What this does is say, I will accept a 'field' parameter, and then
inside 'eval' it returns the appropriate value.  (Note that the time
series framework introspects the 'eval' method, so if it accepts a
'pf' instead of 'data_object' it knows what to do.)

So, you might say, whatever, right?  How would I use this?  Well, I've
placed an example file here:

http://hg.enzotools.org/test_scripts/file/tip/time_series.py

from yt.mods import *
from yt.data_objects import *

ts = EnzoTimeSeries("OutputLog")
ret1 = ts.eval([MaximumValue("Density"),
               SlicePlotDataset("Density", 0, [0.5, 0.5, 0.5])
              ])
sp = ts.sphere([0.5, 0.5, 0.5], 1.0)
ret2 = sp.eval([MaximumValue("Density"), CurrentTimeYears()])
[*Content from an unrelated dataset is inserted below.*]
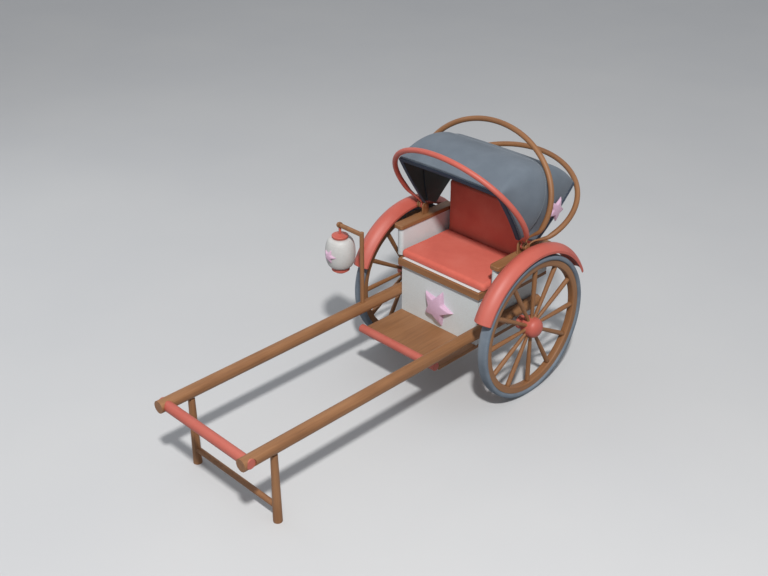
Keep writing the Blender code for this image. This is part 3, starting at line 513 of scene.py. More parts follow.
def sweep_path(path, radii, across, steps, bm=None):
    """Carry a round section along a path that lies square to the direction across."""
    bm = bm or bmesh.new()
    uv = bm.loops.layers.uv.verify()
    run, rings, lengths = 0.0, [], []
    for index, spot in enumerate(path):
        before, after = path[max(index - 1, 0)], path[min(index + 1, len(path) - 1)]
        ahead = (after - before).normalized()
        inward = ahead.cross(across).normalized()
        run += (spot - path[index - 1]).length if index else 0.0
        lengths.append(run)
        rings.append([bm.verts.new(spot + (inward * math.cos(turn) + across * math.sin(turn)) * radii[index])
                      for turn in (FULL_TURN * step / steps for step in range(steps))])
    for index in range(len(rings) - 1):
        for step in range(steps):
            after = (step + 1) % steps
            face = bm.faces.new((rings[index][step], rings[index][after],
                                 rings[index + 1][after], rings[index + 1][step]))
            girth = FULL_TURN * radii[index] / steps
            spots = ((lengths[index], step * girth), (lengths[index], (step + 1) * girth),
                     (lengths[index + 1], (step + 1) * girth), (lengths[index + 1], step * girth))
            for loop, place in zip(face.loops, spots):
                loop[uv].uv = place
    bm.faces.new(rings[0])
    bm.faces.new(rings[-1])
    return bm


# %% [markdown]
# ## Pieces that keep their solid's shape
# Boards, bars, poles and brackets have the right shape already. Each gets a
# welded copy of its solid, with edges rounded by a millimetre or two, because
# a perfectly sharp edge never catches the light and looks false.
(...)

So let's examine this one at a time.

The first line:

ts = EnzoTimeSeries("OutputLog")

initializes the time series.  Here I've screwed up the arguments, so
the name is OutputLog, and the location of the OutputLog itself goes
to the default value of ... "OutputLog".

The next line:

ret1 = ts.eval([MaximumValue("Density"),
               SlicePlotDataset("Density", 0, [0.5, 0.5, 0.5])
              ])

Creates two tasks, MaximumValue and SlicePlotDensity, each with their
own arguments.  MaximumValue is told "Density" and SlicePlotDataset
accepts "Density", the axis, and the center.  These are given to the
time series and it's told, go ahead and do this.  It does, and it
returns the list of list of values as ret1 -- the first being the max
value, the second being the slice filenames.

Okay, now, if we keep going:

sp = ts.sphere([0.5, 0.5, 0.5], 1.0)
ret2 = sp.eval([MaximumValue("Density"), CurrentTimeYears()])
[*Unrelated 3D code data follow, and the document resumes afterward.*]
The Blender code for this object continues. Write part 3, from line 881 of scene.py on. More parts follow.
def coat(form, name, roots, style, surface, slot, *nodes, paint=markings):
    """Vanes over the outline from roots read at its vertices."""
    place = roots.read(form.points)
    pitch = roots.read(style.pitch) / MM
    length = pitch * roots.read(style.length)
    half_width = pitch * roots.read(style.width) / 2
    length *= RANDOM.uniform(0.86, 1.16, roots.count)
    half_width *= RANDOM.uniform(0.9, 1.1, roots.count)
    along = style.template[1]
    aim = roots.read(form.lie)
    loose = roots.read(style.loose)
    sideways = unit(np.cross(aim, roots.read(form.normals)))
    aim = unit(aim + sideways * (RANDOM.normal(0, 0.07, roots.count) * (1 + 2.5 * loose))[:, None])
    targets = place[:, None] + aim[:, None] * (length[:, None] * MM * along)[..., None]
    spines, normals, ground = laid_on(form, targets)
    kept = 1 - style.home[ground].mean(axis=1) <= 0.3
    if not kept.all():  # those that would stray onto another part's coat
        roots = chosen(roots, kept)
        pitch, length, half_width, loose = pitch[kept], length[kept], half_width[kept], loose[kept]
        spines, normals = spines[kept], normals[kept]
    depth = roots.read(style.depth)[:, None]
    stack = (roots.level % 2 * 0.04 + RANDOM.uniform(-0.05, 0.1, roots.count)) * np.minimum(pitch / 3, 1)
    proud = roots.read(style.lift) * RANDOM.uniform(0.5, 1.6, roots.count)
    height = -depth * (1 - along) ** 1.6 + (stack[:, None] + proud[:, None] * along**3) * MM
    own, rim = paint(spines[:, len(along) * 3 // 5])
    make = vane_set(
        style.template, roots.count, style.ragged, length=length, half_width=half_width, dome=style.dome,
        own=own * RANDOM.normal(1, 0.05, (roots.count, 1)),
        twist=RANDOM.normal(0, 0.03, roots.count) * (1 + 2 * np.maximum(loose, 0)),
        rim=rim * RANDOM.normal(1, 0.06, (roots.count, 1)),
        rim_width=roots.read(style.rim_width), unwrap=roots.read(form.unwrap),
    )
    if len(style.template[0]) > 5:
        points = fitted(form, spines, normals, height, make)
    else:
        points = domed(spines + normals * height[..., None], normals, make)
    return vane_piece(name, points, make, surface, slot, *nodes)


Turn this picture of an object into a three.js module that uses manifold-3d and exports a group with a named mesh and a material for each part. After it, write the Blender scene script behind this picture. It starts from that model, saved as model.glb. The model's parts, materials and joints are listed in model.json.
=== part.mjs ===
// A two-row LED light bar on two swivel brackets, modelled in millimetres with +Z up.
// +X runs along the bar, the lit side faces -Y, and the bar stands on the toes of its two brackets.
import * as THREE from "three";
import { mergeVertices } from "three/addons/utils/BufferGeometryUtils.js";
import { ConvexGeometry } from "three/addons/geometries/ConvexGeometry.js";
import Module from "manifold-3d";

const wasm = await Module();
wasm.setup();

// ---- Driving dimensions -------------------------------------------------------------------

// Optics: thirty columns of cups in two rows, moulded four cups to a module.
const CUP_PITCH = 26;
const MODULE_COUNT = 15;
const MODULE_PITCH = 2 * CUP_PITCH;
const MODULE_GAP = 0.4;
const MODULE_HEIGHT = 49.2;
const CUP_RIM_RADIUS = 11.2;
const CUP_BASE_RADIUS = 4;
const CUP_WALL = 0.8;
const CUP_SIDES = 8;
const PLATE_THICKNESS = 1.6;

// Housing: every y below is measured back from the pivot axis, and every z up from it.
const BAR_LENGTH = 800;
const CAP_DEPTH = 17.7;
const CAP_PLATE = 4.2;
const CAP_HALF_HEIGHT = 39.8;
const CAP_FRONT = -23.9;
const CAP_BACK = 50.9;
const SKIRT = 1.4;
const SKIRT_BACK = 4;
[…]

The first line here constructs a 'time series data operator' -- a
sphere.  The sphere is centered at (0.5, 0.5, 0.5) and has a radius of
1.0.  We can then call eval on it, just like we did on the time series
object, and it creates and operates on that sphere at every step in
the time series.

This is basically what I was hoping to move toward with yt-2.0 -- a
disconnected operator/data model.  The framework isn't sufficient yet
to do this, but it's getting there.  I'll be merging in Britton's work
wiht EnzoSimulation for grabbing and selecting cosmology information.
Additionally, I'll be splitting out the reliance on OutputLog into a
generalized time series creator, which CAN but NEEDN'T accept
OutputLog.  The population step and the time series will be separate,
and Britton's got a mechanism for populating from an input parameter
file.

Shortcomings:

  * All the hierarchies stick around because the parameter files are
stored.  This won't work for large datasets, as it'll quickly blow out
the ram.  I'm working on a work around that will also handle slicing,
etc.
  * The plotting isn't done yet, but it will be.
  * Everything is in lists right now, because the return values need
not be floating point, but can be strings, objects, 3D arrays,
whatever.
  * Some basic tasks should be built in -- mostly things like
"filename" and "time" and "redshift" which you should be able to just
access and grab.
  * Storing results of evaluation tasks is also not clear to me yet.
Recarrays would be great for fixed-size items, but not objects.  Maybe
the user should just have the option to eval-and-store.
  * Adding tasks requires some object instantiation, and usage of
class names.  Do y'all have any thoughts on this?  Should we move to
the same paradigm used in the callback method, where a plaintext
addressor name is used?  (i.e. modify["grids"] instead of
add_callback(GridBoundaryCallback())...)

I really feel like moving toward time series analysis is the next
major step, and I'd like to continue working on this, as I'll be using
it more and more in the future.  Additionally, I think we could move
toward something of a pipeline, as well -- stringing together inputs
and outputs.  Something like:

my_pipeline = TaskPipeline(MaximumValueLocation("Density"), VirialRadius(), ...)
ts.eval(my_pipeline)

and then have the outputs of tasks fed from one to the next.

Anyway, what do you all think?

-Matt

PS The reorganization should happen around the time we focus on time
series stuff -- which is why it's under data_objects.